▶ **INSTRUCTION**:
Among the lines of data below, reproduce only those from the one with "return made" through the one with "bpy.data.objects.remove(obj)", exactly as they stand, both ends included.

▶ **COLLECTED MATERIAL**:

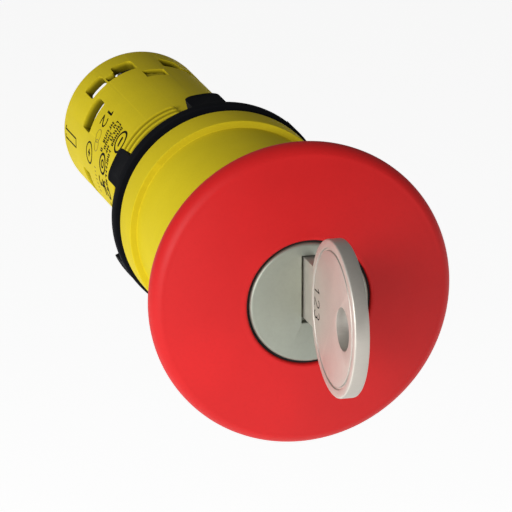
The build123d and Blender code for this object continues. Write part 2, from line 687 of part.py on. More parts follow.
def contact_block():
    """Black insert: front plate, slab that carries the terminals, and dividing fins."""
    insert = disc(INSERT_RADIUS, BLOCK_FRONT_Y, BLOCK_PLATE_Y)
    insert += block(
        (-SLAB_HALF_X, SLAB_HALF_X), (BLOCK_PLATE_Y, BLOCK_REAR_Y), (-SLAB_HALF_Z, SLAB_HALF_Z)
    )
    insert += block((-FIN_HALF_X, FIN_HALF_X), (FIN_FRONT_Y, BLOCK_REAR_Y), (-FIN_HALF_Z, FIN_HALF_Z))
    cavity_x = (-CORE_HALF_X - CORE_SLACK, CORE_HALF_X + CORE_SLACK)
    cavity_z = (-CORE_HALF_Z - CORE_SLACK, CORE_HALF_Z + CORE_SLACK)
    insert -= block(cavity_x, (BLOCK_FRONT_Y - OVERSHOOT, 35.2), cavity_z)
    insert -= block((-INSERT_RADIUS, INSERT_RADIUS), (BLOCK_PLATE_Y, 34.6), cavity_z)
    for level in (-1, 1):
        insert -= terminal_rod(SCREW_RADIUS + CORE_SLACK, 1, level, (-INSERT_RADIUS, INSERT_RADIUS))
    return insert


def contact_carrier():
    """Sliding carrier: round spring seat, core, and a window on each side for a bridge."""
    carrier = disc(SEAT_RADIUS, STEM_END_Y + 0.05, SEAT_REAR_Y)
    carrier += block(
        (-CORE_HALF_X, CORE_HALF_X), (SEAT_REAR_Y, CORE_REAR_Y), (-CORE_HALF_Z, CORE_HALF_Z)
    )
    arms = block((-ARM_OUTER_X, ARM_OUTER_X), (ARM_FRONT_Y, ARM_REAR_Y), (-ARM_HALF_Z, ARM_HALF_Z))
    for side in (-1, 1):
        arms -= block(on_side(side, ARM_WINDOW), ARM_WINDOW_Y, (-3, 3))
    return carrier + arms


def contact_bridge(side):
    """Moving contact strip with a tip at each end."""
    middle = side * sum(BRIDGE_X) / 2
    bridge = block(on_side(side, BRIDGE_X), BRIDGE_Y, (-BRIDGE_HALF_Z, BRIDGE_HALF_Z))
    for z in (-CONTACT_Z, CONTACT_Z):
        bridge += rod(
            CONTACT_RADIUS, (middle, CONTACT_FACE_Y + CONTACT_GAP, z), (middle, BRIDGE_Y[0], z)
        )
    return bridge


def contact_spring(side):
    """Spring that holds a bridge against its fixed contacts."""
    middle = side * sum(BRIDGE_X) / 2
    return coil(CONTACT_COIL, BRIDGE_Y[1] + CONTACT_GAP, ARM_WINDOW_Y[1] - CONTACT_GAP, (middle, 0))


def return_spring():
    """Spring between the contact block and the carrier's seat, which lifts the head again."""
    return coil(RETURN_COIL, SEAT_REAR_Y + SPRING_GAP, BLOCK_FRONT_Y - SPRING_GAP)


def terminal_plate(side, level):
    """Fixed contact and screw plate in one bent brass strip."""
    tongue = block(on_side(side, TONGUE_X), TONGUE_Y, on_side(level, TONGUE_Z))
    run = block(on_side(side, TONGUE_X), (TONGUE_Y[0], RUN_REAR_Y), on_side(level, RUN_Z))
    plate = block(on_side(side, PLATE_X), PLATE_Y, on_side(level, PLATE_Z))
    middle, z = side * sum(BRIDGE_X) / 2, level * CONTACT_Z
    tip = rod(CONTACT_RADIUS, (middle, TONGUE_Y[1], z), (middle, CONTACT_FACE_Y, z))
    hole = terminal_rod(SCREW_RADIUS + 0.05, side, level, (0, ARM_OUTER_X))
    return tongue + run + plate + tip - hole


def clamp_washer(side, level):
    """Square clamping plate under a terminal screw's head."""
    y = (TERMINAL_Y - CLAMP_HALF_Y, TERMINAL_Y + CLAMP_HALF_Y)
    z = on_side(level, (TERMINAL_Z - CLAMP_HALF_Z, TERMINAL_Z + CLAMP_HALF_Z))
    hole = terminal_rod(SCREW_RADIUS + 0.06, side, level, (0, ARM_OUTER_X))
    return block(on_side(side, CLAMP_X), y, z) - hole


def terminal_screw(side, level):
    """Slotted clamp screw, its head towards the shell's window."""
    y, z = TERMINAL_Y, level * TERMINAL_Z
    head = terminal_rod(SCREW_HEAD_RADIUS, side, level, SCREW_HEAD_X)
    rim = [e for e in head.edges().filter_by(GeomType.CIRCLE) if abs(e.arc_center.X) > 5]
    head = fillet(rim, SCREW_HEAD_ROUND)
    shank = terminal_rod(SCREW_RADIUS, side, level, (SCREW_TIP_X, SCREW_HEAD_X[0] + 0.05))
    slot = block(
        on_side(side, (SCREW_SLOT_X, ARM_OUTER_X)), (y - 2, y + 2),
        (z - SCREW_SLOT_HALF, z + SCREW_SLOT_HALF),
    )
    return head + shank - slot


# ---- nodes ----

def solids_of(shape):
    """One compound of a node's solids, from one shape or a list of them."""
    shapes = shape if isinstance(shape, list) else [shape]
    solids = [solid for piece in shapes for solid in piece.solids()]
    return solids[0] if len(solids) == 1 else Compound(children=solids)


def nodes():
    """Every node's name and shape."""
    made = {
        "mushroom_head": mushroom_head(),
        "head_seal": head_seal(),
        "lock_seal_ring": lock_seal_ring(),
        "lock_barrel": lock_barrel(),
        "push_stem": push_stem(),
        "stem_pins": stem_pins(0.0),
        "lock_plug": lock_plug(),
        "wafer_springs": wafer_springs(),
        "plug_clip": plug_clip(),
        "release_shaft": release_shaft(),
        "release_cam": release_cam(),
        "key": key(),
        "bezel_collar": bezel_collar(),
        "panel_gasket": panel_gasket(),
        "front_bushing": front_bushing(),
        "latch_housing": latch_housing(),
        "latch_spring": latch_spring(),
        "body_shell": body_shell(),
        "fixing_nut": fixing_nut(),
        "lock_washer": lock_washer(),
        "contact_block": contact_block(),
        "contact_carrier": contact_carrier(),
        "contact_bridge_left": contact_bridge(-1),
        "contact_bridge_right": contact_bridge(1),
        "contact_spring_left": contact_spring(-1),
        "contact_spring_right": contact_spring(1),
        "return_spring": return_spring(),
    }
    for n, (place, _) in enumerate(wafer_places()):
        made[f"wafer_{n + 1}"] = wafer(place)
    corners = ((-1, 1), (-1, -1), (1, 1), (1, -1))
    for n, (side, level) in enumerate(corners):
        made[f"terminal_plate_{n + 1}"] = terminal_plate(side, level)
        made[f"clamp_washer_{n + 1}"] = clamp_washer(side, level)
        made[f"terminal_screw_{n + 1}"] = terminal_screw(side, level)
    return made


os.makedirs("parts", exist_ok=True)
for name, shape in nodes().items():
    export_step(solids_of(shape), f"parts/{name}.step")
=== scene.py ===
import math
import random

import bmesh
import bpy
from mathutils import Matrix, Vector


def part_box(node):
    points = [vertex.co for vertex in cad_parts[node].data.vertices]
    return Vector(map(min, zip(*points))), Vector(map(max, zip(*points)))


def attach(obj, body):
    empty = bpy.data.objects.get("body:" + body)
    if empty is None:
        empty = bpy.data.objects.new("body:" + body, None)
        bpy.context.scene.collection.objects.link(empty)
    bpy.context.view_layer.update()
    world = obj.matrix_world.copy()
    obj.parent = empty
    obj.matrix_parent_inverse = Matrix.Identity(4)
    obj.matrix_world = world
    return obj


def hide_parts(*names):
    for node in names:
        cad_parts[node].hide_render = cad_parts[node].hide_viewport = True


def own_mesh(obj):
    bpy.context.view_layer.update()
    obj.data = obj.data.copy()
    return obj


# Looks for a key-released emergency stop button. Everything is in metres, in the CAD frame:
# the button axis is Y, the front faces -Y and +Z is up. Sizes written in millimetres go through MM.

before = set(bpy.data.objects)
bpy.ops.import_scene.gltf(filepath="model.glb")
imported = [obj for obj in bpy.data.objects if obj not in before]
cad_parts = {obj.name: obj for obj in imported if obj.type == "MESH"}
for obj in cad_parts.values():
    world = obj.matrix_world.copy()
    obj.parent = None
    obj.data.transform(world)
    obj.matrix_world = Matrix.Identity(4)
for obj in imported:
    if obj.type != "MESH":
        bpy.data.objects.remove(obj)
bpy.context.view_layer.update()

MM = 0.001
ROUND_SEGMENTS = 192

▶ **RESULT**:
    return made


os.makedirs("parts", exist_ok=True)
for name, shape in nodes().items():
    export_step(solids_of(shape), f"parts/{name}.step")
=== scene.py ===
import math
import random

import bmesh
import bpy
from mathutils import Matrix, Vector


def part_box(node):
    points = [vertex.co for vertex in cad_parts[node].data.vertices]
    return Vector(map(min, zip(*points))), Vector(map(max, zip(*points)))


def attach(obj, body):
    empty = bpy.data.objects.get("body:" + body)
    if empty is None:
        empty = bpy.data.objects.new("body:" + body, None)
        bpy.context.scene.collection.objects.link(empty)
    bpy.context.view_layer.update()
    world = obj.matrix_world.copy()
    obj.parent = empty
    obj.matrix_parent_inverse = Matrix.Identity(4)
    obj.matrix_world = world
    return obj


def hide_parts(*names):
    for node in names:
        cad_parts[node].hide_render = cad_parts[node].hide_viewport = True


def own_mesh(obj):
    bpy.context.view_layer.update()
    obj.data = obj.data.copy()
    return obj


# Looks for a key-released emergency stop button. Everything is in metres, in the CAD frame:
# the button axis is Y, the front faces -Y and +Z is up. Sizes written in millimetres go through MM.

before = set(bpy.data.objects)
bpy.ops.import_scene.gltf(filepath="model.glb")
imported = [obj for obj in bpy.data.objects if obj not in before]
cad_parts = {obj.name: obj for obj in imported if obj.type == "MESH"}
for obj in cad_parts.values():
    world = obj.matrix_world.copy()
    obj.parent = None
    obj.data.transform(world)
    obj.matrix_world = Matrix.Identity(4)
for obj in imported:
    if obj.type != "MESH":
        bpy.data.objects.remove(obj)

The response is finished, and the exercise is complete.